Jordan is making the point that unless a person is a great soul, living very, very authentically, in almost pure communion with God, the truth, living a most high-end ethical life, then one does not really believe in God.
He has a point. Perhaps Soren Kierkegaard with his emphasis of Christians living the aesthetic life, the ethical life and finally the religious life as a believer in God, comes close to what Jordan is admonishing superficial believers for.
I think we need to cut people some slack. Just as there are levels of consciousness, each level of consciousness will enjoy a deeper, richer, more meaningful relationship with God, but this does not mean that churchgoers enmasse, everyday, average worshipers, do not believe in God. They do but they need to grow in their faith.
Jordan is correct that God is love, or pure or near pure ethical goodness, so that if one is not acting out almost pure love in one's actions, one is not very good, and one does not much or at all believe in God. His standard for goodness in conduct or faithful belief are very high, and he loves truth, so he does not take it easy on himself or anyone else.
If I may digress for a second, perhaps I can help clarify Jordan's stance on belief. I have long suspected that humans in their basic, natural, unenlightened state as nonindividuators and group-livers, do not much wield the free will potential that they have. They are naturally more determined (Their will is not free, more determined by Satan, nature, and nurture than by their own free agency choices, well-reasoned and well understood.) By self-realizing, each of the automatons, like Pinocchio, come to life and as they self-realize, their consciousness grows, and they wills become more rational and free, and they then have enough knowledge to know how to be well and live well, so ordinarily they choose good over and evil, and that good-living becomes habitual, and their state of grace and virtue almost makes their will good as well as free. People that are asleep and nasty are not much to be blamed because they are evil, but they do not know what they do. It is important to not be too hard on them, and help them gently, voluntarily to wake up over time
If we apply this analogy to Jordan's disgust with superficial cafeteria Christians, it becomes obvious that they are less inferior quality of believers, then they have not had enough exposure on how to live and how to worship God. As individualists, individuating and group-living, they will come much closer to being so ethically pure that they match loving God, so good and ethical. Jordan is correct that believing in God and acting out that faith in the world do track together.

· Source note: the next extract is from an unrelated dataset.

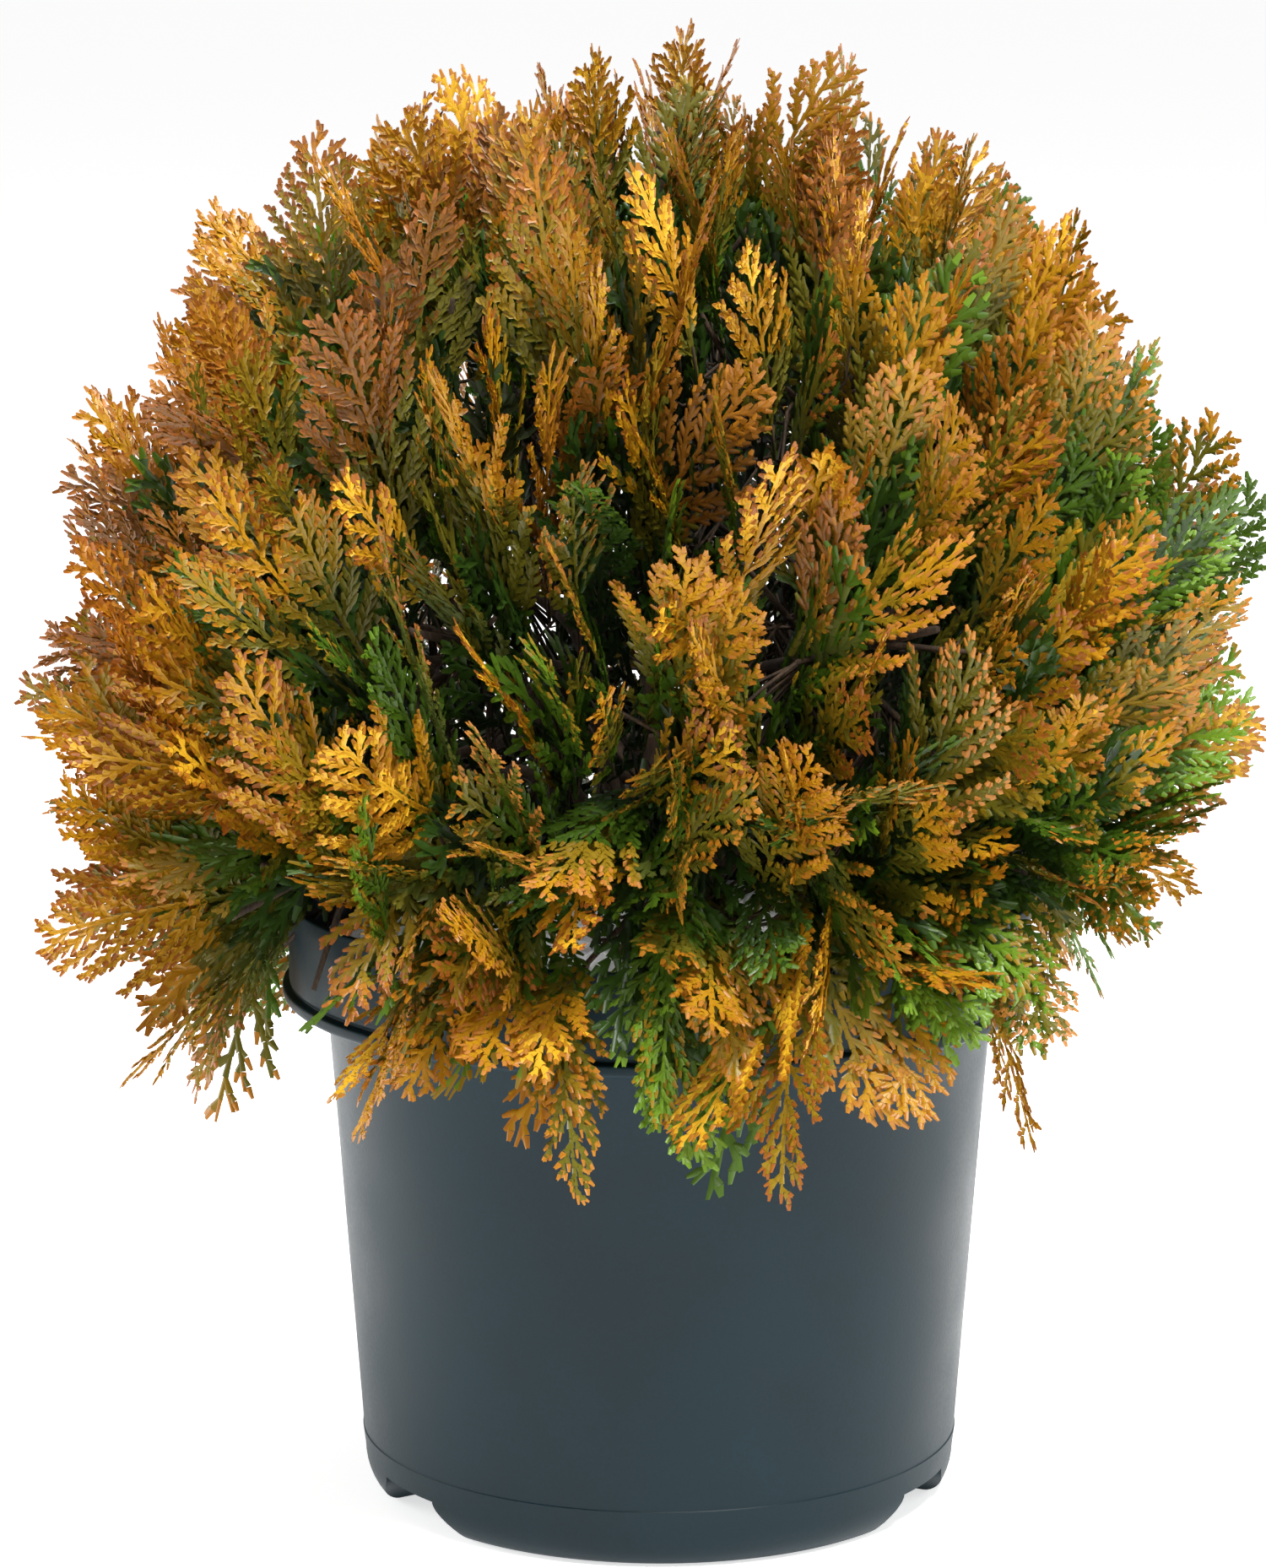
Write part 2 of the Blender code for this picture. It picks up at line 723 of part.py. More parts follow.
def place_pieces(mass, masses, meshes, spray_count, rng, collection):
    """Adds the twigs and sprays of a mass to the collection, unfused."""
    twig, short_spray, long_spray = meshes
    stem, twigs = grow_twigs(mass, masses)
    wood = [(*stem, STEM_RADIUS), *((foot, tip, TWIG_RADIUS) for foot, tip, _ in twigs)]
    for index, (foot, tip, radius) in enumerate(wood):
        piece = add_object(f"twig_{mass['name']}_{index}", twig, collection)
        along = tip - foot
        placing = frame_along(foot, along, upright_normal(along.normalized(), 0.3 * index))
        piece.matrix_world = placing @ Matrix.Diagonal((along.length, radius, radius, 1.0))
    sprays = grow_sprays(mass, masses, twigs, rng)
    for index, (placing, at_tip) in enumerate(sprays[:spray_count]):
        mesh = long_spray if at_tip else short_spray
        piece = add_object(f"spray_{mass['name']}_{index}", mesh, collection)
        piece.matrix_world = placing


def build_mass(mass, masses, parts, meshes, rng):
    """Grows and fuses a mass, again where it doesn't close, with fewer sprays from the third."""
    foliage = add_object(f"foliage_{mass['name']}", bpy.data.meshes.new("core"), parts)
    for attempt in range(TWIGS * SPRAYS_PER_TWIG):
        spray_count = TWIGS * SPRAYS_PER_TWIG - max(0, attempt - 1)
        foliage.data = core_mesh(mass, masses, rng)
        pieces = new_collection(f"pieces of {mass['name']}")
        place_pieces(mass, masses, meshes, spray_count, rng, pieces)
        solids = [fuse(foliage, pieces, solver) for solver in ("EXACT", "MANIFOLD")]
        for piece in list(pieces.objects):
            bpy.data.objects.remove(piece, do_unlink=True)
        bpy.data.collections.remove(pieces)
        closed = [solid for solid in solids if is_closed(solid)]
        if closed:
            break
    foliage.data = closed[0]
    foliage.data.name = foliage.name
    foliage.data.materials.clear()
    foliage.data.materials.append(material(foliage.name, mass["colour"], 0.7))


def build():
    clear_scene()
    parts = new_collection(OBJECT_NAME)
    cutters = new_collection("cutters")
    build_pot(parts, cutters)
    wood = material("bark", "wood", 0.85)
    build_trunk(parts, wood)
    masses = plan_masses()
    meshes = (twig_mesh(), spray_mesh(SHORT_TEETH), spray_mesh(LONG_TEETH))
    rng = random.Random(SEED)
    for mass in masses:
        build_bough(mass, parts, wood)
        build_mass(mass, masses, parts, meshes, rng)


build()
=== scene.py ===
# Potted globe arborvitae: the looks of the plant and its pot.
# Metres, +Z up. The origin is the centre of the pot's flat underside, and -Y is the front.

import math

import bmesh
import bpy
import numpy as np
from mathutils import Matrix, Vector


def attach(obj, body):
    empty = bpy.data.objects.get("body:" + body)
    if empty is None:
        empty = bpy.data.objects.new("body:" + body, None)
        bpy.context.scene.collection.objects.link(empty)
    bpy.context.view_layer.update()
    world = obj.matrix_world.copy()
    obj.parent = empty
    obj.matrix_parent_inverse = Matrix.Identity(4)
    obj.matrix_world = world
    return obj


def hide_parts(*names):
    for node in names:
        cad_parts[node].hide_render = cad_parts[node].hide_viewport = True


bl_info = {
    "name": "Potted globe arborvitae",
    "version": (1, 0, 0),
    "blender": (4, 5, 0),
    "location": "View3D > Sidebar > Arborvitae",
    "description": "Models a dense globe arborvitae in winter colours in its nursery pot",
    "category": "Add Mesh",
}

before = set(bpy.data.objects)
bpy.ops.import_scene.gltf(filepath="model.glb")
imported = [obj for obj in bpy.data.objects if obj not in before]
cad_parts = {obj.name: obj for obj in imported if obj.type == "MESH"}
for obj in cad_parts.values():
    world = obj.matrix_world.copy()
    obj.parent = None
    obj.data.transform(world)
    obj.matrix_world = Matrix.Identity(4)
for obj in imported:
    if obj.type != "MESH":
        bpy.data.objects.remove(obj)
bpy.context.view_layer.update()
BODY = "root"
UP = np.array((0.0, 0.0, 1.0))
GOLDEN_ANGLE = math.radians(137.508)

# Pot
POT_HEIGHT = 0.184
POT_SIDES = 144
WALL = 0.0018
FLOOR = 0.0022
BEAD_RADIUS = 0.1140
LIP_RADIUS = 0.1120
SHOULDER_Z = 0.1536
BEAD_HEIGHT = 0.0044
BODY_TOP_RADIUS = 0.1007
BODY_FOOT_RADIUS = 0.0894
FLAT_RADIUS = 0.0825
FOOT_ROUND_HEIGHT = 0.012
SEAM_HEIGHT = 0.0185
SEAM_STEP = 0.0003
RECESS_HEIGHT = 0.0108
RECESS_TOP_HALF_WIDTH = 0.0135
RECESS_FOOT_HALF_WIDTH = 0.0222
RECESS_INNER_RADIUS = 0.055
RECESS_AZIMUTHS = (-57.0, 63.0, 183.0)
RECESS_STEPS = 14
DRAIN_RADIUS = 0.005
DRAIN_CENTRE_RADIUS = 0.070
DRAIN_SIDES = 32
FIT_GAP = 0.0003
SHARP_EDGE = 32.0
WELD = 0.0001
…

J: "Is what you believe what you say or what you act out? It is both but what you believe is what you act out not what you say. In an integrated person, what you say and act are one. I integrated, your word can be trusted because what you say and what you do is isomorphic. Belief is instantiated in action. Jordan says: 'I act as if I believe in God or to the best of my ability, and people do not like that answer.'"
My response: Jordan is wise here: the believer must be an integrated person. The more ethical and loving the agent, the more he believes in God. The standard for genuine belief and must be matched by one behavior,
J: "3. I am afraid God might exist. You say you believe in God that there is a divine power that oversees everything that is fundamentally ethical, that is watching everything that you do. Are you all in, sacrificing all to this transcendent entity that you claim to believe in? Have you cleansed yourself of all your sins? To act out religious rituals or say that you believe in God is not enough. If you are not so good, not the best person that you can imagine on an ongoing basis, and then terrified of deviating from that path in a serious manner, if you sin and are not really good, you should not say you believe in God."

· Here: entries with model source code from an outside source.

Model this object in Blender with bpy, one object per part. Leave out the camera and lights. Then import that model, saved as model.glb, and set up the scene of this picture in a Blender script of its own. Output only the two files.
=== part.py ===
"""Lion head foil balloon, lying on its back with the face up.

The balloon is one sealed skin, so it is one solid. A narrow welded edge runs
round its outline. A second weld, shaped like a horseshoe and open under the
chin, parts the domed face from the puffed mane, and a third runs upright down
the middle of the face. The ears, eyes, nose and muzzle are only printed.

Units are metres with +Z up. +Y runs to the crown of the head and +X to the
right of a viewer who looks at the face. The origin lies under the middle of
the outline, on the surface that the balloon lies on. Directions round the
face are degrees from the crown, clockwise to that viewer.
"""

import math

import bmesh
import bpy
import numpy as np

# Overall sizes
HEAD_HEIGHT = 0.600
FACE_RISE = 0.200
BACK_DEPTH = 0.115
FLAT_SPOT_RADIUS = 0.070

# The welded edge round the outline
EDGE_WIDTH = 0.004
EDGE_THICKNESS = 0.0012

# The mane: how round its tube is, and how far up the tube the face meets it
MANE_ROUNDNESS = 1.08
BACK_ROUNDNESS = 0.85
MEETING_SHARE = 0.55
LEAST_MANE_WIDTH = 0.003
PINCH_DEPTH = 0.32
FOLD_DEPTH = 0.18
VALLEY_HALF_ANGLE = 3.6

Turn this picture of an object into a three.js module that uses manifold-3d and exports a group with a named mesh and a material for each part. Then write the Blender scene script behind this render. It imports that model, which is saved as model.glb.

My response: Jordan's standard is very high but so is God's, but God is also merciful for we are not perfect after all, but, when we fall, and we all do, we should get back up and try harder to believe and practice our faith.

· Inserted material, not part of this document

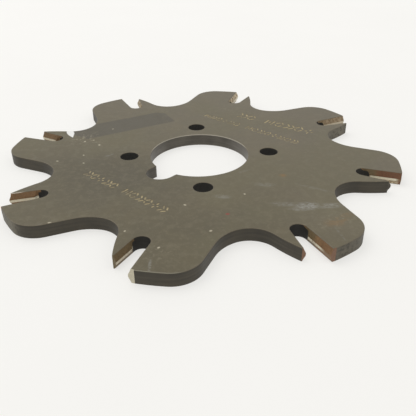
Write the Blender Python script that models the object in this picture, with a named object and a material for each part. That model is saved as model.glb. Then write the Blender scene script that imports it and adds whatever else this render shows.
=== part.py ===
"""Keyed slotting cutter: a toothed steel disc with eight empty insert slots.

Each tooth is a wide supporting lobe, then a wedge-shaped slot that an insert
is pushed into, then a narrow pointed clamping jaw, then a chip gullet. The
jaw is held by a neck between the slot's relief hole and the gullet, and it
bends open at that neck. The jaws are separate solids, cut off at the neck
line, so that each one can turn about the middle of its neck.

The frame's origin is the centre of the bore on the underside. +Z is up
through the plate, and the four drive holes lie on the X and Y axes.

A tooth is drawn in its own frame: y points outward, just beside the tip
corner of the lobe, and x points along the cutting direction, clockwise from above.
"""

import bpy
import bmesh
from math import acos, atan2, cos, degrees, radians, sin, sqrt
from mathutils import Matrix, Vector

MM = 0.001

# The plate.
TEETH = 8
PLATE_THICKNESS = 3.94 * MM
LOBE_RADIUS = 63.3 * MM
FIRST_LOBE_DEG = 28.08          # direction of the first tooth's own y axis
LOBE_CORNER_X = 0.25 * MM       # the tip corner's offset from that axis

# The centre: bore, keyway and drive holes.
BORE_RADIUS = 15.875 * MM
KEYWAY_DEG = 225.0
KEYWAY_WIDTH = 8.7 * MM
KEYWAY_REACH = 22.0 * MM        # bore centre to the round end of the keyway
DRIVE_HOLES = 4
DRIVE_HOLE_RADIUS = 2.95 * MM
DRIVE_CIRCLE_RADIUS = 22.74 * MM

# The lobe: a concentric land, a rounded trailing corner and a straight flank.
LAND_SWEEP_DEG = 7.44
TRAILING_ROUND = 8.1 * MM
FLANK_LEAN_DEG = 9.5

# The slot: a relief hole at its foot and a tapered gap above it.
RELIEF_CENTRE = Vector((1.6, 52.0)) * MM
RELIEF_RADIUS = 2.4 * MM

# The jaw: a pointed beak whose back leans into the gullet.
JAW_TIP = Vector((6.02, 59.03)) * MM
JAW_TIP_FLAT = 0.35 * MM
JAW_TIP_LEAD = 0.45             # how much further out the tip reaches per rise of the rail
JAW_BACK_LEAN_DEG = 8.0
NECK_Y = 51.9 * MM
NECK_GAP = 0.3 * MM

# The gullet: a tight arc under the jaw, then a wide one up to the next lobe.
GULLET_CENTRE = Vector((16.0, 51.6)) * MM
GULLET_RADIUS = 7.75 * MM
GULLET_RUNOUT_RADIUS = 12.0 * MM

# The V-shaped rail along both slot walls, which locates an insert.
RAIL_HEIGHT = 0.75 * MM
RAIL_CREST = 0.9 * MM

TOOTH_PITCH_DEG = 360.0 / TEETH
SHARP_ANGLE = radians(30.0)


def polar(centre, radius, angle_deg):
    """The point at an angle on a circle."""
    angle = radians(angle_deg)
    return centre + Vector((cos(angle), sin(angle))) * radius


def arc(centre, radius, start_deg, end_deg, steps):
    """Points along an arc, with both ends."""
    span = end_deg - start_deg
    return [polar(centre, radius, start_deg + span * i / steps) for i in range(steps + 1)]


def line_points(start, end, steps):
    """Points along a straight run, with both ends."""
    return [start.lerp(end, i / steps) for i in range(steps + 1)]


def direction_deg(vector):
    return degrees(atan2(vector.y, vector.x))


def circle_x(centre, radius, y, side):
    """Where a circle crosses a height y, on its right (+1) or left (-1)."""
    return centre.x + side * sqrt(radius ** 2 - (y - centre.y) ** 2)


def turned(points, angle_deg):
    """Points turned about the origin."""
    turn = Matrix.Rotation(radians(angle_deg), 2)
    return [turn @ point for point in points]


ORIGIN = Vector((0.0, 0.0))
LOBE_CORNER = Vector((LOBE_CORNER_X, sqrt(LOBE_RADIUS ** 2 - LOBE_CORNER_X ** 2)))


class SlotWall:
    """One wall of the slot: a line from an outer point, tangent to the relief hole.

    side is -1 for the lobe's wall and +1 for the jaw's. A rise of the rail
    moves the wall into the slot by that much.
    """

    def __init__(self, outer, side):
        self.outer = outer
        self.side = side
        to_outer = outer - RELIEF_CENTRE
        opening = degrees(acos(RELIEF_RADIUS / to_outer.length))
        self.tangent_deg = direction_deg(to_outer) - side * opening
        self.tangent = polar(RELIEF_CENTRE, RELIEF_RADIUS, self.tangent_deg)
        self.along = (outer - self.tangent).normalized()
        self.into_slot = (RELIEF_CENTRE - self.tangent).normalized()

    def foot_deg(self, rise):
        """The angle on the relief hole where the raised wall starts."""
        return self.tangent_deg + self.side * degrees(acos(1.0 - rise / RELIEF_RADIUS))

    def on_circle(self, rise, radius):
        """Where the raised wall crosses a circle about the plate's centre."""
        start = self.tangent + self.into_slot * rise
        half = start.dot(self.along)
        return start + self.along * (-half + sqrt(half ** 2 + radius ** 2 - start.length_squared))

    def at_height(self, y):
        """The point of the unraised wall at a height y."""
        return self.tangent + self.along * ((y - self.tangent.y) / self.along.y)


LOBE_WALL = SlotWall(LOBE_CORNER, -1)
JAW_WALL = SlotWall(JAW_TIP, 1)


class JawBack:
    """The jaw's back: a shallow arc from the gullet's start to the tip."""

    def __init__(self):
        lean = radians(JAW_BACK_LEAN_DEG)
        self.foot = polar(GULLET_CENTRE, GULLET_RADIUS, 180.0 + JAW_BACK_LEAN_DEG)
        self.tip = JAW_TIP + Vector((JAW_TIP_FLAT, 0.0))
        chord = self.tip - self.foot
        chord_lean = atan2(-chord.x, chord.y)
        self.radius = chord.length / (2.0 * sin(chord_lean - lean))
        self.centre = self.foot - Vector((cos(lean), sin(lean))) * self.radius

    def between(self, start, end, steps):
        start_deg = direction_deg(start - self.centre)
        end_deg = direction_deg(end - self.centre)
        return arc(self.centre, self.radius, start_deg, end_deg, steps)

    def at_height(self, y):
        return Vector((circle_x(self.centre, self.radius, y, 1), y))


JAW_BACK = JawBack()
HINGE_POINT = (JAW_WALL.at_height(NECK_Y) + JAW_BACK.at_height(NECK_Y)) / 2.0


def trailing_centre():
    """The centre of the lobe's trailing round, inside the land's circle."""
    return polar(ORIGIN, LOBE_RADIUS - TRAILING_ROUND, 90.0 + LAND_SWEEP_DEG)


def neck_corner(y, rise):
    """The slot side of the neck cut: on the wall, or on the hole under the rail."""
    if rise == 0.0:
        return JAW_WALL.at_height(y)
    return Vector((circle_x(RELIEF_CENTRE, RELIEF_RADIUS, y, 1), y))


def body_tooth(rise):
    """The body's outline over one tooth pitch, clockwise from above."""
    low = NECK_Y - NECK_GAP / 2.0
    trailing = arc(trailing_centre(), TRAILING_ROUND, 180.0 - FLANK_LEAN_DEG, 90.0 + LAND_SWEEP_DEG, 10)
    corner = LOBE_WALL.on_circle(rise, LOBE_RADIUS)
    land = arc(ORIGIN, LOBE_RADIUS, 90.0 + LAND_SWEEP_DEG, direction_deg(corner), 4)
    relief = arc(RELIEF_CENTRE, RELIEF_RADIUS, LOBE_WALL.foot_deg(rise), 360.0 + JAW_WALL.tangent_deg, 16)
    neck_back = JAW_BACK.at_height(low)
    back = JAW_BACK.between(neck_back, JAW_BACK.foot, 2)
    gullet = arc(GULLET_CENTRE, GULLET_RADIUS, 180.0 + JAW_BACK_LEAN_DEG, 270.0, 9)
    runout_centre = GULLET_CENTRE + Vector((0.0, GULLET_RUNOUT_RADIUS - GULLET_RADIUS))
    flank_deg = TOOTH_PITCH_DEG - FLANK_LEAN_DEG
    runout = arc(runout_centre, GULLET_RUNOUT_RADIUS, 270.0, 270.0 + flank_deg, 4)
    neck = [neck_corner(low, rise)]
    return trailing + land[1:] + relief + neck + back + gullet[1:] + runout[1:]


def jaw_outline(rise):
    """The jaw's outline in the tooth frame, clockwise from above."""
    low = NECK_Y + NECK_GAP / 2.0
    corner = neck_corner(low, rise)
    if rise == 0.0:
        foot = JAW_WALL.at_height(polar(RELIEF_CENTRE, RELIEF_RADIUS, JAW_WALL.foot_deg(RAIL_HEIGHT)).y)
        slot_side = line_points(corner, foot, 4)
    else:
        corner_deg = direction_deg(corner - RELIEF_CENTRE)
        slot_side = arc(RELIEF_CENTRE, RELIEF_RADIUS, corner_deg, JAW_WALL.foot_deg(rise), 4)
    tip = JAW_WALL.on_circle(rise, JAW_TIP.length + JAW_TIP_LEAD * rise)
    back = JAW_BACK.between(JAW_BACK.tip, JAW_BACK.at_height(low), 4)
    return slot_side + [tip] + back


def bore_outline():
    """The bore with its round-ended keyway, counter-clockwise from above."""
    half = KEYWAY_WIDTH / 2.0
    mouth_deg = degrees(atan2(half, sqrt(BORE_RADIUS ** 2 - half ** 2)))
    end_centre = Vector((KEYWAY_REACH - half, 0.0))
    bore = arc(ORIGIN, BORE_RADIUS, mouth_deg, 360.0 - mouth_deg, 72)
    keyway = arc(end_centre, half, -90.0, 90.0, 12)
    return turned(bore + keyway, KEYWAY_DEG)


def drive_hole_outlines():
    """The four plain holes around the bore."""
    outlines = []
    for index in range(DRIVE_HOLES):
        centre = polar(ORIGIN, DRIVE_CIRCLE_RADIUS, 360.0 * index / DRIVE_HOLES)
        outlines.append(arc(centre, DRIVE_HOLE_RADIUS, 0.0, 360.0, 24)[:-1])
    return outlines


def rail_levels():
    """Height through the plate and rail rise at each layer, from below."""
    low_crest = (PLATE_THICKNESS - RAIL_CREST) / 2.0
    high_crest = low_crest + RAIL_CREST
    return [
        (0.0, 0.0),
        (low_crest, RAIL_HEIGHT),
        (high_crest, RAIL_HEIGHT),
        (PLATE_THICKNESS, 0.0),
    ]


def add_ring(mesh, points, z):
    return [mesh.verts.new((point.x, point.y, z)) for point in points]


def join_rings(mesh, lower, upper):
    """A band of faces between two rings with the same number of points."""
    count = len(lower)
    for i in range(count):
        j = (i + 1) % count
        mesh.faces.new((lower[i], lower[j], upper[j], upper[i]))


def fill_cap(mesh, rings, up):
    """A flat face with holes, from closed rings of vertices."""
    edges = []
    for ring in rings:
        for i, vertex in enumerate(ring):
            neighbour = ring[(i + 1) % len(ring)]
            edges.append(mesh.edges.get((vertex, neighbour)) or mesh.edges.new((vertex, neighbour)))
    bmesh.ops.triangle_fill(mesh, use_beauty=True, edges=edges, normal=(0.0, 0.0, up))


def layered_plate(outlines, hole_outlines):
    """A closed plate from outer outlines at several heights and plain holes."""
    mesh = bmesh.new()
    outer = [add_ring(mesh, points, z) for z, points in outlines]
    for lower, upper in zip(outer, outer[1:]):
        join_rings(mesh, lower, upper)
    bottom_rings = [outer[0]]
    top_rings = [outer[-1]]
    for points in hole_outlines:
        lower = add_ring(mesh, points, outlines[0][0])
        upper = add_ring(mesh, points, outlines[-1][0])
        join_rings(mesh, lower, upper)
        bottom_rings.append(lower)
        top_rings.append(upper)
    fill_cap(mesh, bottom_rings, -1.0)
    fill_cap(mesh, top_rings, 1.0)
    bmesh.ops.recalc_face_normals(mesh, faces=mesh.faces)
    return mesh


def steel(name, colour, roughness):
    """Black-oxide finished steel."""
    material = bpy.data.materials.new(name)
    material.use_nodes = True
    shader = material.node_tree.nodes["Principled BSDF"]
    shader.inputs["Base Color"].default_value = (*colour, 1.0)
    shader.inputs["Metallic"].default_value = 0.7
    shader.inputs["Roughness"].default_value = roughness
    return material


def add_object(name, mesh, material):
    data = bpy.data.meshes.new(name)
    mesh.to_mesh(data)
    mesh.free()
    data.materials.append(material)
    data.shade_smooth()
    data.set_sharp_from_angle(angle=SHARP_ANGLE)
    item = bpy.data.objects.new(name, data)
    bpy.context.scene.collection.objects.link(item)
    return item


def tooth_turn_deg(index):
    """The turn from a tooth's own frame to the plate's frame."""
    return FIRST_LOBE_DEG - 90.0 + TOOTH_PITCH_DEG * index


def build_body():
    """The plate with its lobes, slots and gullets, without the jaws."""
    outlines = []
    for z, rise in rail_levels():
        tooth = body_tooth(rise)
        ring = []
        for index in range(TEETH):
            ring += turned(tooth, tooth_turn_deg(-index))
        outlines.append((z, ring))
    mesh = layered_plate(outlines, [bore_outline()] + drive_hole_outlines())
    return add_object("cutter_body", mesh, steel("body_steel", (0.105, 0.098, 0.078), 0.45))


def build_jaws():
    """Eight jaws, each with its origin in the middle of its neck."""
    outlines = []
    for z, rise in rail_levels():
        outlines.append((z, [point - HINGE_POINT for point in jaw_outline(rise)]))
    first = add_object("clamp_jaw_1", layered_plate(outlines, []), steel("jaw_steel", (0.12, 0.09, 0.062), 0.5))
    for index in range(TEETH):
        jaw = first
        if index > 0:
            jaw = bpy.data.objects.new(f"clamp_jaw_{index + 1}", first.data)
            bpy.context.scene.collection.objects.link(jaw)
        place = turned([HINGE_POINT], tooth_turn_deg(index))[0]
        jaw.location = (place.x, place.y, 0.0)
        jaw.rotation_euler = (0.0, 0.0, radians(tooth_turn_deg(index)))


for leftover in list(bpy.data.objects):
    bpy.data.objects.remove(leftover, do_unlink=True)
build_body()
build_jaws()
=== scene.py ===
from math import acos, atan2, cos, degrees, radians, sin, sqrt

import bmesh
import bpy
from mathutils import Matrix, Vector, noise


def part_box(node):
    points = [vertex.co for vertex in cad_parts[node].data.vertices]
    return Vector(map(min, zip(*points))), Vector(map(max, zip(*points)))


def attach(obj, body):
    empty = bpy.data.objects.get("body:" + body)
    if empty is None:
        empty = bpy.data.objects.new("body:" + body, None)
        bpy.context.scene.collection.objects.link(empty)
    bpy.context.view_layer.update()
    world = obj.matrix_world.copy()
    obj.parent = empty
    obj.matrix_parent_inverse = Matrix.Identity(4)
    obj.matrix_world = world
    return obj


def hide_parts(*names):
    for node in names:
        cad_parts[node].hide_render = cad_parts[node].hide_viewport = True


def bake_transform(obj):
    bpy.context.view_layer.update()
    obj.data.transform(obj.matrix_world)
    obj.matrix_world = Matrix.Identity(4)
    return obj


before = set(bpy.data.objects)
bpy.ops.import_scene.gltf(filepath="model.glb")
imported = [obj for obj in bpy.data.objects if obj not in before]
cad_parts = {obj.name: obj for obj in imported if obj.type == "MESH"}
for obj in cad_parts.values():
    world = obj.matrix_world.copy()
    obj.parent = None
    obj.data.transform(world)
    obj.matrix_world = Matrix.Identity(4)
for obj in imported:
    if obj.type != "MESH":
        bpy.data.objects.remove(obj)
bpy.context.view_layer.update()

MM = 0.001

# --------------------------------------------------------------------------
# Driving dimensions, the CAD's unless a comment says otherwise
# --------------------------------------------------------------------------
TEETH = 8
TOOTH_PITCH_DEG = 360.0 / TEETH
PLATE_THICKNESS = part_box("cutter_body")[1].z
LOBE_RADIUS = 63.28 * MM        # a hair inside the CAD's
FIRST_LOBE_DEG = 28.08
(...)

J: "Nietzsche was a friend to and a critic of Christianity. There is only one Christian and he died on the cross."
My response: Again, people are born half-beast and half-angel, so such provenance wickedness and cruelty are instilled powerfully in the human heart, and God knows, understands and forgives this, if we try and repent.
J: "You are called to act on that spark of divinity that is in you by confronting potential with the Logos that is within you. Take opportunities in front of you, the potential future and transform it into the present in the best possible way using truth and courage and careful articulation. That is the first thing that you are called to do.
My response: Peterson is so articulate and inspirational.
J: "Make proper sacrifices. The Cain and Able story is about getting sacrifices right. If you want something genuinely you want to set the world straight, and you let go of what is not necessary no matter what it is and then do what is necessary and then maybe your sacrifice to God will be accepted.
My response: Great point that how you conduct yourself is the real sacrifice to God, and Cain gave the obligatory, ritualistic sacrifice but not his heart, so God rejected his sacrifice because it was not meant.
J: "Bring your children to Go by imitation, by instruction, by love and by encouragement, let your kids know they are crucial beings in the world whose ethical decisions play an important role in shaping the structure of reality itself, and they have a moral responsibility to do that."
My response: Jordan reminds adults and parents that to believe and be good is crucial but so is raising up the next generation properly.
J: "Get your ark built so when the storms come your family will be safe and survive, and you can escape from tyranny because you are wise enough to see it. Take full being onto yourself and all the suffering that goes with it. You commit yourself voluntarily and confront malevolence in you, the state and in the world. You make a garden around you, a walled space so nature and society can live in harmony."
My response: Lovely metaphors. By taking full being onto yourself, you maverize as an ethical being as well as growing in talent, knowledge, power and skill. All of this should be in service to God and to expand God's kingdom in the world.
J: "Christ is quoted as noting that no one is good but God--not all those that say Lord, Lord, will enter the kingdom of heaven. If you say that you believe in God, you can't make a higher moral claim than that."
My response: If the key to entering heaven is being or becoming perfect, almost no human can stack up. God is moderate, just, and merciful: De says the bar high, but shows consideration too.